The script for They Came From the Ether follows John Henry (Christopher D. Fisher) a struggling vacuum salesman who, after loosing sale after sale and having his wife walk out on him, stumbles across a space ship that crash lands in a nearby field. After John encounters the ship’s pilot, he strikes a Faustian deal with the “Alien Master” (Brad Greer) agreeing to sell alien technology to unsuspecting townsfolk in exchange for success, money and a brighter future for himself, even if it cause Earth the human race. When the Alien Master later demands that John provide human for experimentation, the resulting barrage of missing person reports catches the attention of Detective Mike Washburn (Paul Gibson). The stage is set for a collision course with the future of the humanity in the balance. The film has all the key elements of this sub genre of film, the conflicted hero, the reluctant, disbelieving detective, the alien force that remains hidden from society.
It is safe to say that the films of Ed Wood are a heavy influence on They Came From the Ether, along with other 50’s science fiction b-movie classics such as The Man from Planet X, Invaders from Mars and the like – with perhaps a little Robot Monster thrown in for good measure. Displayed in black and white, They Came From the Ether lives and breathes this era, for the most part capturing the style, cinematography, tone and locations of the film’s influences and time. It gives the picture a certain sense of charm and place. Combined with the comedic undercurrent, the film also maintains its Ed Wood style, construction and pacing. The film also throws in a little Rocky Horror Picture Show, a film also steeped in these sci-fi influences, when Brad Greer continually delivers all his lines sounding much like Riff Raff. He is just one “Time Warp” away from sealing the deal.
They Came From the Ether contains two delightful extended cameo roles that liven up the film. Linnea Quigley (Return of the Living Dead, Night of the Demons) seems to be having a great deal of fun playing the Widow Ann, an eccentric rural shop owner who first witnesses the flying saucer’s crash landing. She delivers the camp dialog with her usual playful attitude elevating the scenes with her personality. She also gives her role a healthy does of cantankerous southern charm, especially when she encounters Fisher’s John Henry. Judith O’Dea (Night of the Living Dead) provides the film with a wicked cameo role as Miss Clara, a grieving wealthy widow looking for her lost puppy. She steps in immediately taking over the scene instantly becoming the highlight of the film with her entertaining comedic turn. Both actresses are well utilized in the film with roles best suited for their talents and personalities, making them a little more than mere cameo, walk on, appearances.
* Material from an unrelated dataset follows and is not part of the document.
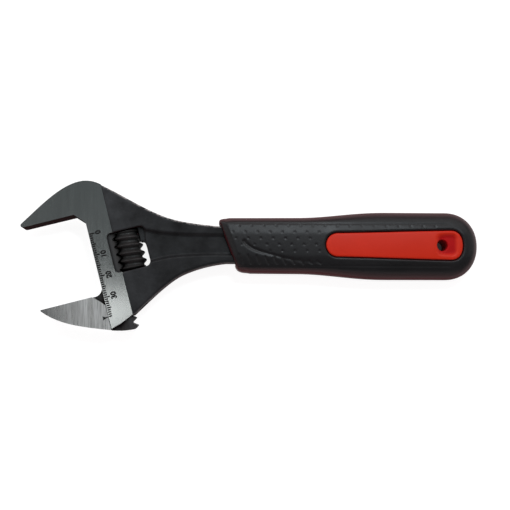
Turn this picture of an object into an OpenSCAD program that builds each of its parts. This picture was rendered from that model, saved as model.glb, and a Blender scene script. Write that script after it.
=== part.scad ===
// Adjustable wrench with a wide jaw, a worm and rack, and a two-material grip.
// Origin: centre of the hanging hole, halfway through the thickness.
// +X runs to the butt end, the head is at -X, and +Z leaves the scale face.

/* [Head] */
// angle between the head and the handle, degrees
head_angle = 14.3; // [10:0.1:22.5]
// distance from the hanging hole back to the corner of the jaws, along X
head_back = 167.4; // [150:0.1:180]
// sideways distance of that corner from the handle's centre line
head_rise = 14.6; // [8:0.1:20]
// thickness of the ground jaws and scale strip
jaw_t = 13; // [10:0.1:16]
// thickness of both jaws at their tips
jaw_tip_t = 12; // [7:0.1:13]
// thickness of the black part of the head
head_t = 12.4; // [9:0.1:15]
// width of the ground scale strip
strip_w = 10.9; // [8:0.05:14]
// reach of the fixed jaw in front of the throat
fixed_reach = 29.2; // [22:0.1:36]

/* [Jaw opening] */
// opening between the two jaw faces as drawn
opening = 39; // [0:0.1:40]

/* [Rack] */
// radius of the round rack bar
bar_r = 4.7; // [3:0.05:5]
// running clearance round the bar and the neck
run_fit = 0.05; // [0.02:0.01:0.1]
// distance of the bar's centre line behind the jaw corner
bar_u = 8; // [6:0.1:9]
// thickness of the neck between bar and jaw
neck_t = 4.8; // [3:0.1:6]
// pitch shared by the rack and the worm
pitch = 3.62; // [2.5:0.01:5]

/* [Worm] */
// outside radius of the worm
worm_r = 6.4; // [5:0.05:8]
// radius at the bottom of the worm's thread
worm_root_r = 4.85; // [3.5:0.05:6]
// distance of the worm's axis behind the jaw corner
worm_u = 16.7; // [14:0.1:19]
// length of the worm
worm_l = 18.4; // [12:0.1:22]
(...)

Christopher D. Fisher leads the cast as the conflicted John Henry, the down-on-his-luck salesman that makes a deal with the alien. He plays the role with an Ed-Woodian seriousness that drives the campy tone of the film. While his body language and dialog suggest a dead pan part, he eyes and subtle expressions reveal the playful fun of the project which help keep the character in the audiences good will. Fisher manages to give John Henry a sincerity, despites the character’s flaws, that the dialog and plot do not necessarily suggest. Paul Gibson does an equally good job with his role as the Detective although it seems as if he is ready to burst into laughter at any given time. A little distracting at first, the aloof behavior his breathes into Detective Washburn keep the character from wearing thin. They Came From the Ether could have used a little more Brad Greer as the actor comes across as if he has a lot more to offer to the role and film. He feels a little reserved, confined, giving the impression he is dying to go far over the top, much farther than afforded.
They Came From the Ether is bathed in its ambition and sincerity but never quite succeeds on every level. While purposefully cheesy, the effects work distracts from the film more than set the tone, either being too constrained by the lack of budget or trying too hard to achieve the land mark tones of Ed Wood. The choice to display in black and white benefits the film as does setting the story in the appropriate era of 1950’s rural US. A couple of outstanding cameo roles accent the film well and the acting, while across the board quality wise, lend well to the film’s influences and tone. Despite the honesty and the authenticity in director James Pronath and the film makers’ efforts, the film lands just a few yards from the finish line. For some, its target audience, the film will be a small gem. But for many, the aspirations in the tone and atmosphere will likely not be enough. They Came From the Ether needs more Ed Wood.